En 2009 falleció dejando un auténtico legado en el país.
Dicen que en las casas donde hay libros y guitarras, los silencios suenan distinto. En la de Félix Luna, el silencio nunca duró demasiado: siempre había una melodía, una charla, una idea dando vueltas.
Nació en Buenos Aires, pero su corazón siempre tuvo ritmo de provincia. Era hijo de riojanos y nieto de un caudillo, así que la historia le corría por las venas antes de que aprendiera a leerla. Cuando otros chicos jugaban a la pelota, él se quedaba escuchando los relatos familiares sobre Facundo, sobre los montoneros, sobre ese país que todavía no terminaba de encontrarse.

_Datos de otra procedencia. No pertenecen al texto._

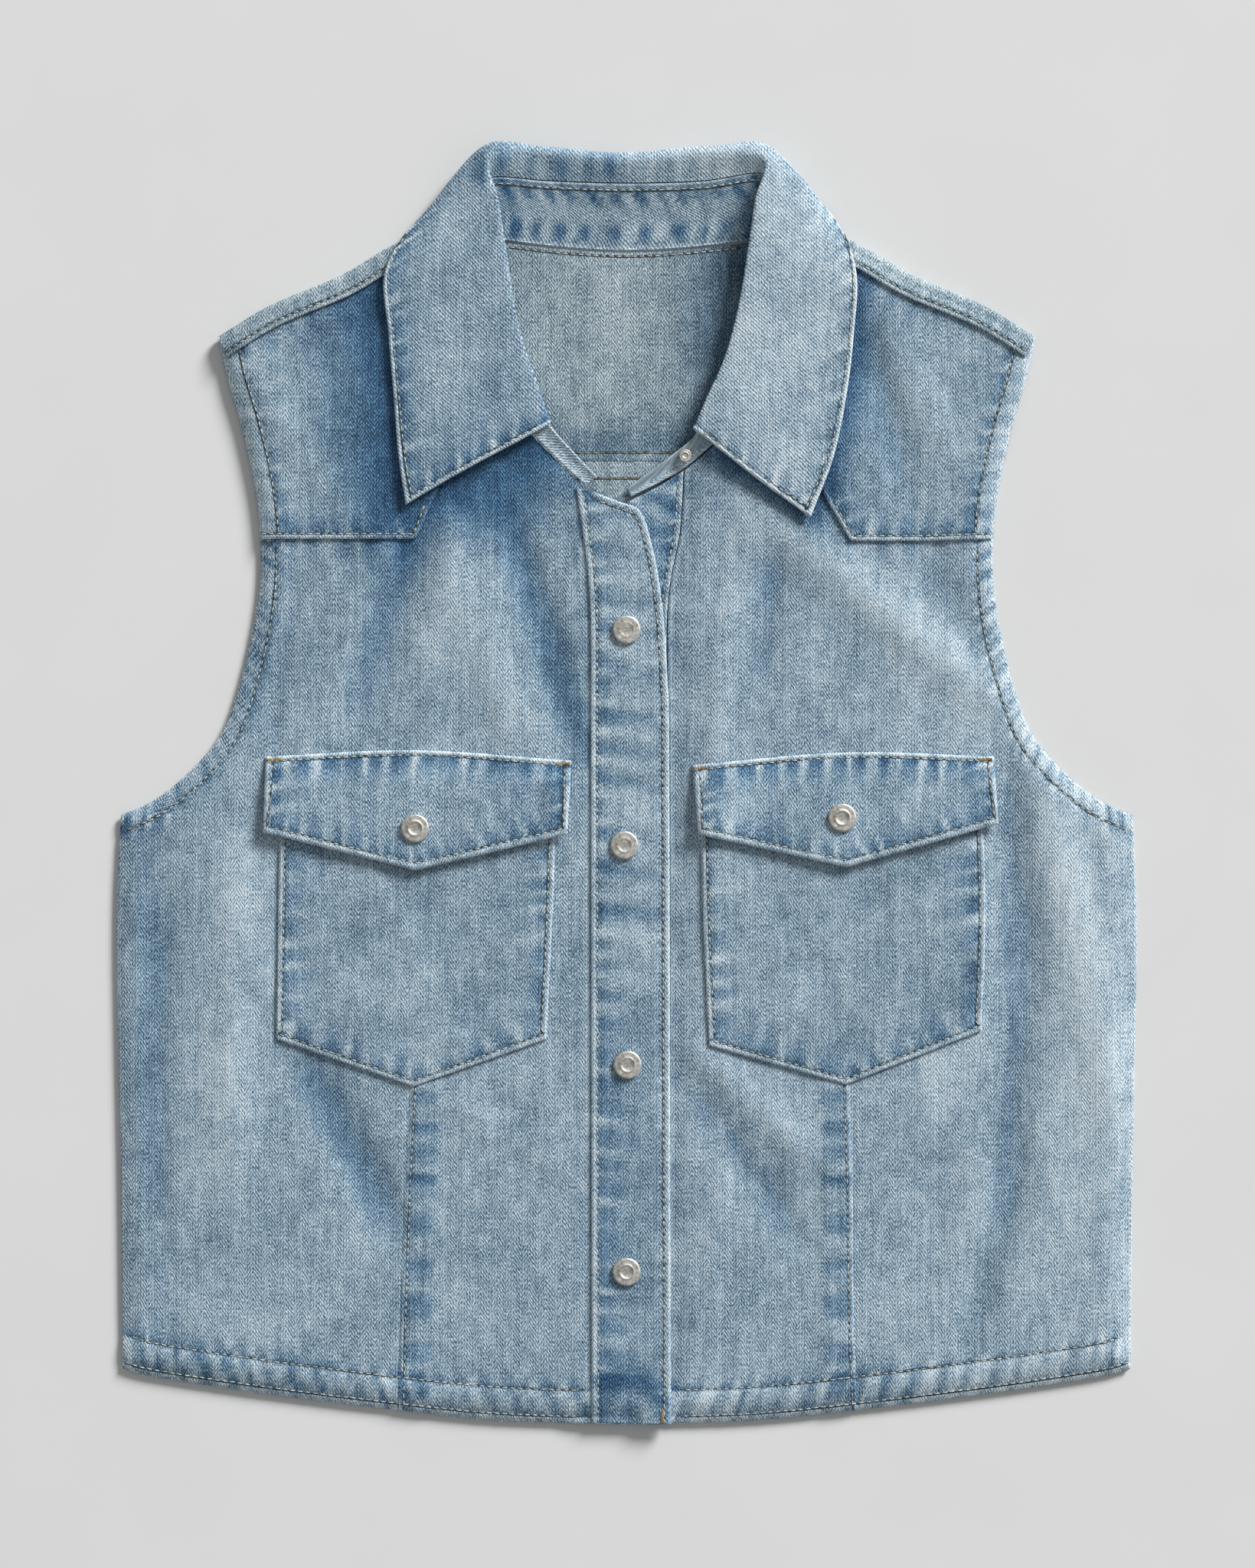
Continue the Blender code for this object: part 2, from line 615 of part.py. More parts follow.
def make_stand():
    rows = stations(STAND, 0, len(STAND) - 1, 43)
    neck, top = rows[:, :3], rows[:, 3:]
    steps = np.linspace(0.0, 1.0, 5)[:, None, None]
    grid = neck * (1 - steps) + top * steps
    grid[..., 2] -= 0.8 * np.sin(np.pi * steps[..., 0])
    grid[..., 2] = np.maximum(grid[..., 2], CLOTH / 2 + 0.02)
    sheet_wall("collar_stand", grid, "collar")


def make_leaf():
    count = 49
    start = stations(STAND, LEAF_FIRST, LEAF_LAST, count)[:, 3:]
    rails = stations(LEAF, 0, len(LEAF) - 1, count)
    crest, turn, edge = rails[:, :3], rails[:, 3:6], rails[:, 6:]
    toward = crest - start
    toward /= np.linalg.norm(toward, axis=1, keepdims=True)
    start = start + 1.5 * toward
    sheet = [stations(np.vstack(row), 0, 3, 10) for row in zip(start, crest, turn, edge)]
    grid = np.transpose(np.array(sheet), (1, 0, 2))
    grid[..., 2] = np.maximum(grid[..., 2], CLOTH / 2 + 0.02)
    sheet_wall("collar_leaf", grid, "collar")


def make_snap(name, spot, radius, height, seat):
    """A turned cap with a raised ring, a recessed middle and a flat back."""
    profile = [(0.0, 0.62), (0.40, 0.60), (0.50, 0.66), (0.62, 0.96), (0.76, 1.0), (0.92, 0.75),
               (1.0, 0.35), (0.96, 0.0), (0.0, 0.0)]
    turns = 20
    angles = np.linspace(0.0, 2 * np.pi, turns, endpoint=False)
    verts, faces = [(spot[0], spot[1], seat + profile[0][1] * height)], []
    for share, tall in profile[1:-1]:
        for angle in angles:
            verts.append((spot[0] + radius * share * np.cos(angle),
                          spot[1] + radius * share * np.sin(angle), seat + tall * height))
    base = len(verts)
    verts.append((spot[0], spot[1], seat))
    rings = len(profile) - 2
    for j in range(turns):
        k = (j + 1) % turns
        faces.append((0, 1 + j, 1 + k))
        for ring in range(rings - 1):
            low = 1 + ring * turns
            faces.append((low + j, low + turns + j, low + turns + k, low + k))
        low = 1 + (rings - 1) * turns
        faces.append((low + k, low + j, base))
    mesh = bpy.data.meshes.new(name)
    mesh.from_pydata((np.array(verts) * MM).tolist(), [], faces)
    mesh.materials.append(bpy.data.materials.get("snap") or material("snap"))
    mesh.shade_smooth()
    mesh.set_sharp_from_angle(angle=0.9)
    bpy.context.scene.collection.objects.link(bpy.data.objects.new(name, mesh))


def seat_on(name, spot, radius):
    """The height at which a flat disc comes to rest on a piece, with its small clearance."""
    piece = bpy.data.objects[name]
    highest = 0.0
    for angle in np.linspace(0.0, 2 * np.pi, 16, endpoint=False):
        for share in (0.0, 0.5, 1.0):
            x = (spot[0] + share * radius * np.cos(angle)) * MM
            y = (spot[1] + share * radius * np.sin(angle)) * MM
            hit, place, _, _ = piece.ray_cast((x, y, 0.1), (0.0, 0.0, -1.0))
            if hit:
                highest = max(highest, place.z / MM)
    return highest + SEAM


def make_snaps():
    bpy.context.view_layer.update()
    for number, spot in enumerate(PLACKET_SNAPS, 1):
        seat = seat_on("placket_right", spot, SNAP_RADIUS)
        make_snap(f"snap_{number}", spot, SNAP_RADIUS, SNAP_HEIGHT, seat)
    for side, spot in FLAP_SNAPS.items():
        seat = seat_on("flap_" + side, spot, SNAP_RADIUS)
        make_snap("snap_flap_" + side, spot, SNAP_RADIUS, SNAP_HEIGHT, seat)
    seat = seat_on("collar_stand", STUD_AT, STUD_RADIUS)
    make_snap("snap_stud_neck", STUD_AT, STUD_RADIUS, STUD_HEIGHT, seat)


clear_scene()
make_back_body()
make_back_yoke()
for wearer_side in ("right", "left"):
    make_front(wearer_side)
    make_front_yoke(wearer_side)
    make_pocket(wearer_side)
    make_flap(wearer_side)
make_placket_left()
make_placket_right()
make_stand()
make_leaf()
make_snaps()
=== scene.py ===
"""A denim vest laid flat on a table with its snaps closed, seen from straight above.

Sizes are in millimetres until a mesh is made, in the same frame as the solids: X runs
across the vest, Y up to the collar and Z off the table. Right and left are the wearer's.
"""

import bpy
import numpy as np
from mathutils.bvhtree import BVHTree
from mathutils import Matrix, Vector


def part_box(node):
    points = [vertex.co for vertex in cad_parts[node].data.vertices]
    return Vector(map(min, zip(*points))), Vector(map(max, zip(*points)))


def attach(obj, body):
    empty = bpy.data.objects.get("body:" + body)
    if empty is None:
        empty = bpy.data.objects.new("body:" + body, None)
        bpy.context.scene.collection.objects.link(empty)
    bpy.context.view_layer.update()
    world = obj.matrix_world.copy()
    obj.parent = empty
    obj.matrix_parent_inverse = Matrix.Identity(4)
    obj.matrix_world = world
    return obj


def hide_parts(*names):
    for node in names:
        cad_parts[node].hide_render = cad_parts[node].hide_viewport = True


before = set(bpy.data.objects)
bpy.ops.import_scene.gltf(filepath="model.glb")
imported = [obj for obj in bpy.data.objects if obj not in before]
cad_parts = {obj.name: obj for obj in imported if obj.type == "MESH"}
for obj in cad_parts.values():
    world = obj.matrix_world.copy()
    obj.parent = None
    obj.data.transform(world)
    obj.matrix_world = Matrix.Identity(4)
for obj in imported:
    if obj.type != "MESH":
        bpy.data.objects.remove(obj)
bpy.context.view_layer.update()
MM = 0.001

# The table is a plain matt board. One broad lamp stands off its upper right corner, low
# enough to rake the cloth, and white walls give the rest. The camera looks straight down
# from 2.6 m and takes in 596 by 745 mm of the table.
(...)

Estudió Derecho, pero el juicio que más le interesaba era el del tiempo: ¿cómo había llegado la Argentina a ser lo que era? ¿Qué quedaba de los sueños de aquellos hombres del siglo XIX? Así empezó a escribir historia -primero con rigor académico, después con alma de narrador- y a acercarla al pueblo, no desde los libros polvorientos, sino desde la radio, las revistas y la televisión.
Pero Félix tenía otra pasión secreta: la música. Cuando conoció a Ariel Ramírez, nació una dupla que cambió para siempre la manera en que los argentinos escuchaban su pasado. De esa unión salieron Mujeres argentinas y Cantata Sudamericana, obras que transformaron nombres como Alfonsina, Juana Azurduy o Dorotea en canciones inmortales.
Luna creía que la historia debía emocionarte, no solo informarte. Que no bastaba con saber las fechas: había que sentirlas. Por eso, cuando escribía sobre Yrigoyen, sobre los caudillos o sobre el 25 de mayo, lo hacía como quien escribe una carta a un viejo amigo.
Murió en 2009, dejando detrás de sí una obra inmensa y una lección sencilla: la historia no está hecha de próceres de mármol, sino de personas de carne, música y memoria.